Istoé - Ainda em relação à criminalidade, quais são os planos do governo Dilma para reduzir o caos no sistema carcerário?
JOSÉ EDUARDO CARDOZO - Vamos lançar um grande plano de ampliação de unidades prisionais. O detalhamento será anunciado em breve pela presidente Dilma. Mas já está pronto e aprovado. Será R$ 1 bilhão de investimentos para ampliar e gerar novas vagas nos presídios estaduais.

Istoé - O que mais o governo pretende fazer para reduzir a violência? Qual será a contribuição da PF e das Forças Armadas?
JOSÉ EDUARDO CARDOZO - Considerando que o tráfico de drogas e de armas está intimamente ligado à violência, o controle da fronteira é peça central no plano de combate. A parte mais importante será a integração das forças de segurança pública com as Forças Armadas. Nunca tivemos isso em planos de ações compartilhadas contra o crime comum. Criamos uma sala de comando no Ministério da Defesa para traçar as linhas de atuação. A PF terá o comando da Operação Sentinela para agir com o apoio logístico militar em 30 pontos vulneráveis detectados na fronteira. 
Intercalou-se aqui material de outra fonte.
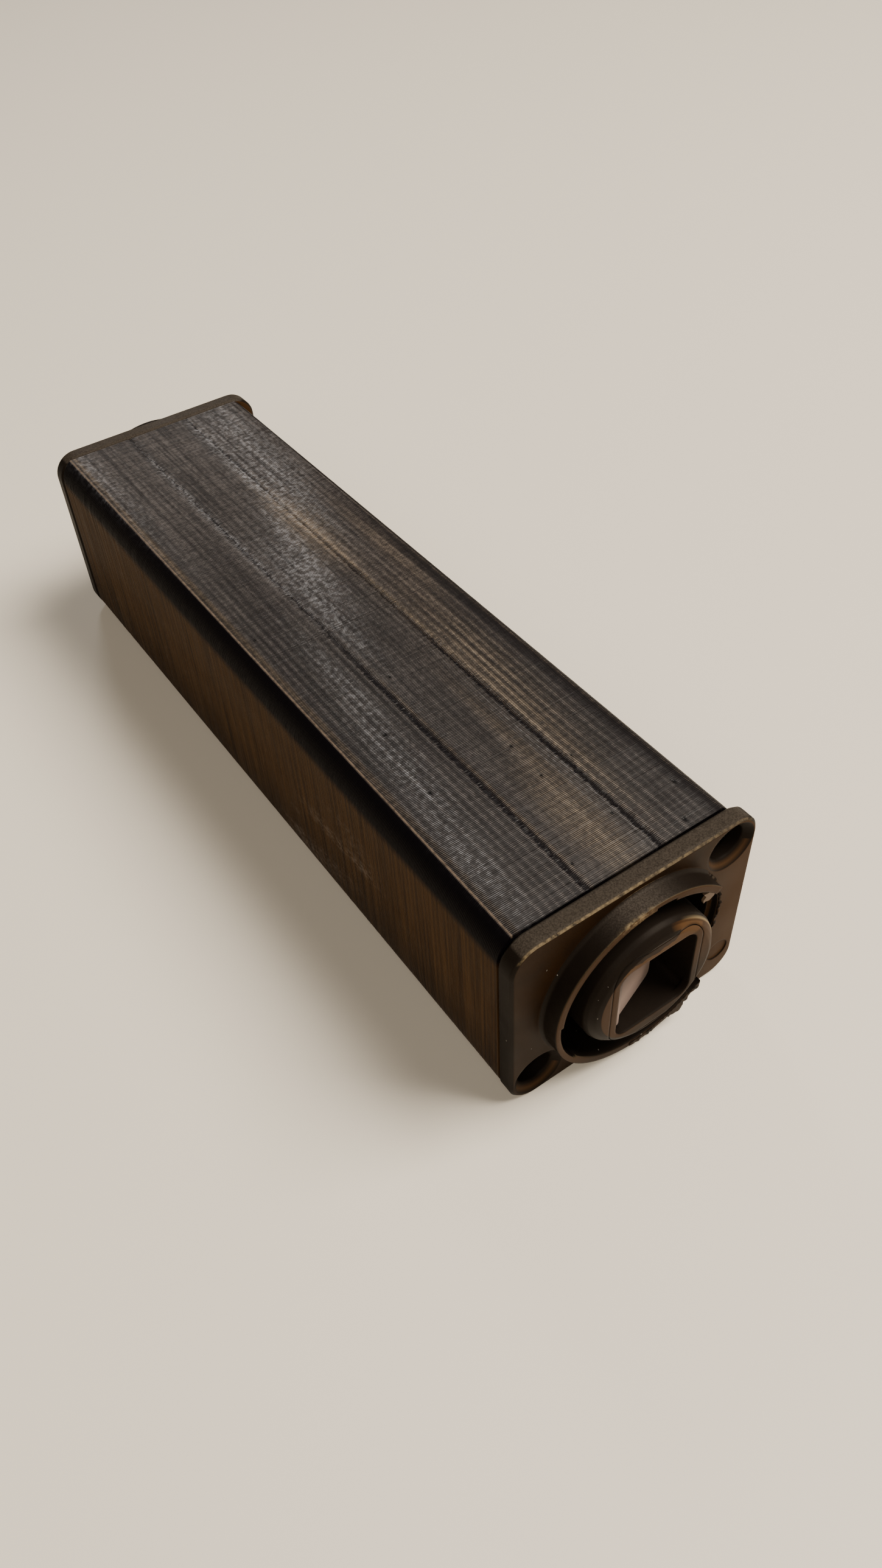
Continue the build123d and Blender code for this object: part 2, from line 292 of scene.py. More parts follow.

Istoé - Onde entram exatamente os militares?
JOSÉ EDUARDO CARDOZO - Eles têm o comando da Operação Ágata, com o apoio do Ministério da Justiça. É uma operação sigilosa, com data previamente marcada, que implicará o deslocamento de grandes contingentes militares para pontos da fronteira. A primeira foi na fronteira com a Colômbia. Não posso falar agora por causa do sigilo, mas nos próximos dias teremos a Ágata II. Os alvos são todos os crimes e os pontos críticos de fronteira: tráfico de drogas, de armas, de pessoas e contrabando. 

Istoé - O STJ anulou, alegando falha processual, o processo sobre a Operação Boi Barrica, que investigou o filho do senador José Sarney, no Maranhão. A Polícia Federal errou?
JOSÉ EDUARDO CARDOZO - A informação que eu recebi é de que a decisão do Superior Tribunal de Justiça, nesse caso, se deveu a uma avaliação de que seria insuficiente a motivação feita pelo juiz responsável pelo deferimento das escutas. Portanto, a questão se prendeu a um vício meramente processual e atribuído à decisão do próprio magistrado que autorizou as escutas. Nessa perspectiva, não posso dizer que houve um erro da Polícia Federal.

Istoé - Como o sr. avalia a saída de cinco ministros em menos de nove meses de governo?
JOSÉ EDUARDO CARDOZO - Acredito que num governo é absolutamente normal a substituição de membros da equipe. E é claro que, no governo federal, é absolutamente natural que ministros, por sua vontade ou por decisão da presidente da República, deixem seus cargos. Não me parece que seja correto falar que a saída dos ministros ensejou uma crise. Foram substituições normais, que acabam acontecendo naturalmente por circunstâncias das mais diversas ao longo de um governo.